Hughes Van Ellis, left, a Tulsa race massacre survivor, and Viola Ford Fletcher, the eldest living survivor, testify on Capitol Hill in May 2021. Photograph: Jim Watson/AFP/Getty Images
During the hearing, the lead attorney, Damario Solomon-Simmons, listed iconic Greenwood landmarks that had been destroyed during the race massacre, including the Stratford Hotel and the Dreamland Theater, and argued that the survivors had suffered through the destruction of many vital community institutions. “We just want the opportunity – they just want the opportunity – to have their day in court,” Solomon-Simmons said. “There were over 10,000 people who suffered during the massacre. They’re the three that’s left.” A decision on whether to dismiss the case or let it proceed to trial, where a discovery phase could unearth unknown details about the massacre, is expected in the coming weeks.
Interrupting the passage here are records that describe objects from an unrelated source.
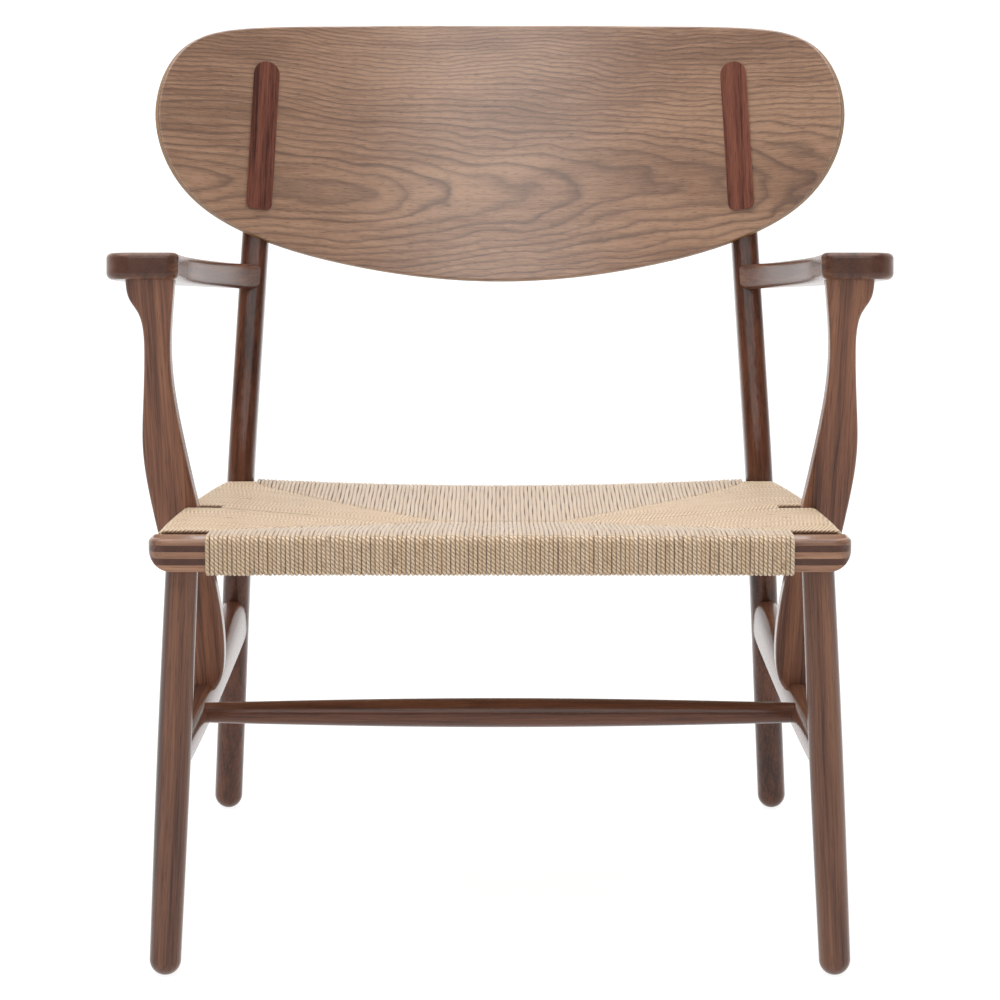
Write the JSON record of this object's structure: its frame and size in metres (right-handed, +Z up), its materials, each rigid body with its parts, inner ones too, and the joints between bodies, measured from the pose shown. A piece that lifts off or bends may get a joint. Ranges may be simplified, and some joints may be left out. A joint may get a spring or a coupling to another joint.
{
  "type": "lounge armchair",
  "caption": "Low wooden lounge armchair with a curved laminated backrest, paddle arms on shaped supports and a woven paper-cord seat.",
  "frame": {"origin": "bottom centre of the bounding box, on the floor midway between the four feet's extremes", "axes": "+Z up, +X to the right as seen from the front, +Y from the front of the seat to the back"},
  "size_m": [0.6928, 0.6213, 0.7584],
  "materials": {
    "walnut_frame": "oiled solid walnut",
    "walnut_veneer": "oiled walnut veneer",
    "plywood_core": "laminated plies, clear finish",
    "walnut_cap": "oiled solid walnut",
    "paper_cord": "natural waxed paper cord",
    "screw_steel": "zinc plated",
    "tack_steel": "blued steel"
  },
  "bodies": {
    "root": {"front_seat_rail": "walnut_frame", "side_seat_rail_left": "walnut_frame", "side_seat_rail_right": "walnut_frame", "rear_seat_rail": "walnut_frame", "front_leg_left": "walnut_frame", "front_leg_right": "walnut_frame", "rear_leg_left": "walnut_frame", "rear_leg_right": "walnut_frame", "side_stretcher_left": "walnut_frame", "side_stretcher_right": "walnut_frame", "cross_stretcher": "walnut_frame", "rear_stretcher": "walnut_frame", "arm_left": "walnut_frame", "arm_right": "walnut_frame", "arm_support_left": "walnut_frame", "arm_support_right": "walnut_frame", "backrest_face_veneer": "walnut_veneer", "backrest_rear_veneer": "walnut_veneer", "backrest_core": "plywood_core", "cover_cap_left": "walnut_cap", "cover_cap_right": "walnut_cap", "seat_cord_front": "paper_cord", "seat_cord_rear": "paper_cord", "seat_cord_left": "paper_cord", "seat_cord_right": "paper_cord", "back_screws": "screw_steel", "cord_tacks": "tack_steel"}
  },
  "joints": []
}
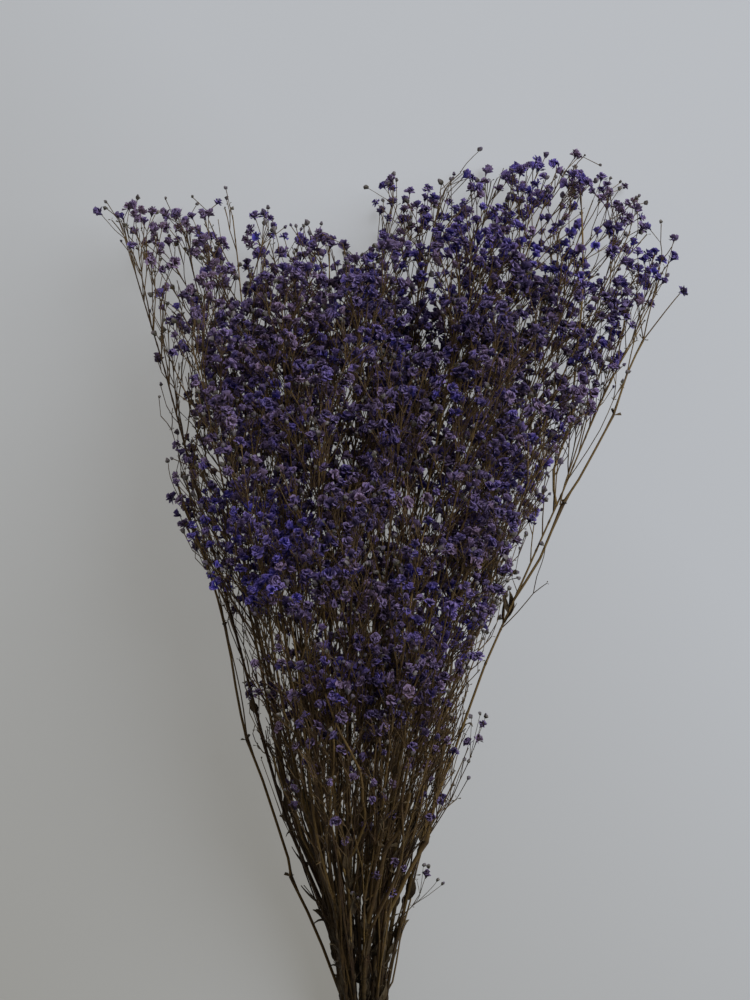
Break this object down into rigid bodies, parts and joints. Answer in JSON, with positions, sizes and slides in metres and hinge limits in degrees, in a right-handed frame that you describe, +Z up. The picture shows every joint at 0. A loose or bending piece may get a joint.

Whatever the outcome of the trial, Greenwood’s fight will continue. The centennial of the race massacre was not the first time the neighborhood was thrust into the national spotlight, and it probably won’t be the last. But we can’t let Greenwood’s story fade into obscurity once again. The issues here concerning police reform, destructive urban planning policies and reparations are issues facing every Black community in America. They are not problems to be solved by lone, courageous activists or 109-year-old victims of unspeakable traumas. They are our collective problems, and it’s on us to band together to solve them.